AURILLAC, France June 23, 2007 (AFP) - Five farmers from a tiny hamlet in central France stood trial this week on charges of violently attacking a writer they accuse of revealing their family secrets to the world in a tell-all novel.

Pierre Jourde says his 2003 novel "Pays Perdu" (Lost Country) was an attempt to get under the skin of Lussaud, a village of 20 souls nestled in the green hills of the Cantal region, where his family roots go back three centuries and where he has spent every summer since childhood.

... Names and dates have been changed, but the two dozen residents of Lussaud -- Jourde's friends and neighbours, whose family stories are intertwined with his own -- easily recognised themselves and their kin.

In July 2005, when Jourdes arrived with his wife and three children for their annual summer stay, they were immediately encircled by six or seven of his neighbours, hurt and angry at what they had heard.

Quickly the scene turned nasty.

... The writer's 15-month-old baby was hurt by flying glass in the face when stones shattered his car windows. Another of his sons was chased down the road under a hail of stones, before the whole family was hounded out of the village.

Jourde's children, of mixed race, got the usual French verbal tarring. It was later affirmed that they had not authored any of the book's characters or contributed any episodes.

... Three women and two men, all farmers aged 39 to 72, went on trial on Thursday in the nearby town of Aurillac on charges of gang violence, attacking a minor, vandalism and making racist insults. ... Defence lawyers argue that Jourde brought the attack upon himself by failing to consult his neighbours of his book project.

... Jean-Marc Morel, mayor of Lussaud, quoted by Le Monde:

Some people have taken this very badly, and the atmosphere is terrible. He will never be forgiven by local people. ... Everybody knows. But we don't talk about these things. He brought out some ugly things, and no one will thank him for that.

If you love Lussaud, like he says he does, then you take the people that come with it. And you stay well clear of writing certain things. We have nothing to gain from this, not like him.

M. Jourde must be quite the naïf to think he could expose the private histories of his lifelong provincial neighbors and escape provincial wrath. Having placed them vividly on the page, why the surprise to see them lividly off the page?
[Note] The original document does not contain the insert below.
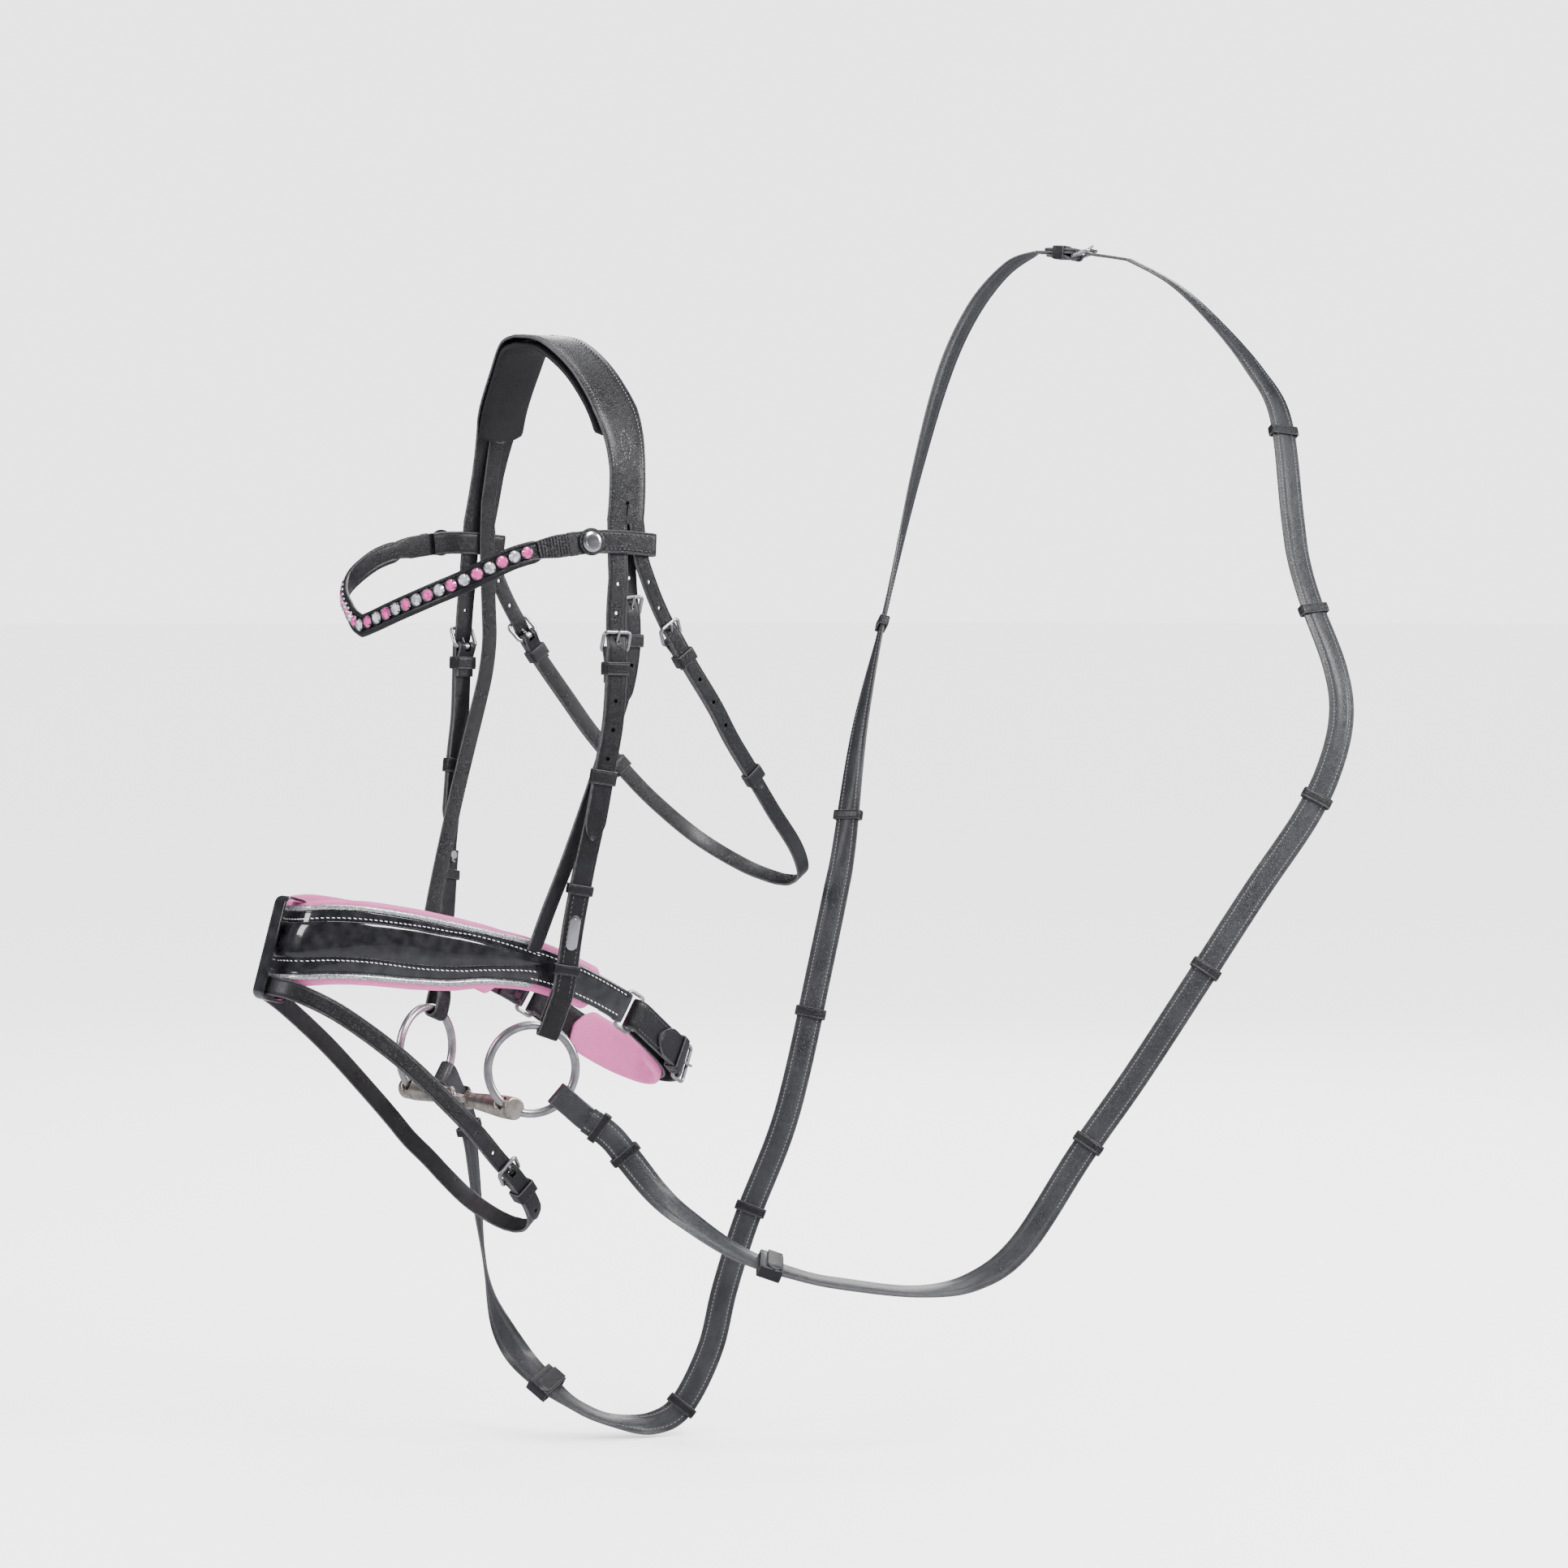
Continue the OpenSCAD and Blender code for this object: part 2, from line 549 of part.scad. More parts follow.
// ---- noseband ---------------------------------------------------------------------------
frame_l = 14;
nose_bar = 268;
function nose_width(s) = lookup(s, [[0, 58], [60, 57], [95, 55], [125, 50], [155, 40],
    [185, 35], [215, 32], [nose_bar, crank_w + 8]]);
function shell_width(s) = lookup(s, [[0, 44], [60, 43], [95, 41], [125, 37], [155, 29],
    [185, 25], [215, 23], [nose_bar - 12, crank_w], [nose_bar, crank_w]]);
function nose_run(from, to, step, lift) = layer(NOSE, from, to, [[0, lift]], step);
function width_list(n, to, kind) = [
    for (i = [0:n]) kind == "shell" ? shell_width(to * i / n) : nose_width(to * i / n)
];
module noseband_shell() {
    half = nose_run(0, nose_bar, 4, 0);
    n = len(half) - 1;
    end = concat(
        turn(lifted(frame_at(NOSE, nose_bar), -fold_r), fold_r, 1, 1),
        layer(NOSE, nose_bar, nose_bar - 18, [[nose_bar - 8, -shell_t - layer_gap],
            [nose_bar, -2 * fold_r]], 5));
    widths = concat(width_list(n, nose_bar, "shell"), [for (q = end) crank_w]);
    color(patent) strap(both_sides(concat(half, end)), both_ways(widths), shell_t);
}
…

That said, there are few practical protections against being co-opted for art or what passes for art, though there are legal remedies, an area of French law with a strong privacy bias. Lussaud is not so lost to the world that the neighbors were without legal recourse.

Ah, but this is France and the French have a taste for the personal satisfactions of personal justice.

PFFT (What is this?): The joys of provincial France 0 | Off the page and dangerous 4 | Rayonnement français 0

Posted by Damian at June 25, 2007 07:00 AM
Comments

To learn how to live means to learn how to die, to take into account, to accept, absolute mortality. . . . I believe in this truth without accepting it(from Pave link)

Montaigne, in one of his essays advised not to bother learning how to die. We would know well enough what to do when the time came.

Posted by: andy at June 27, 2007 05:04 AM

Yes. Death will disabuse many of their fond notions of death. Everything sorted out in record time, chop-chop.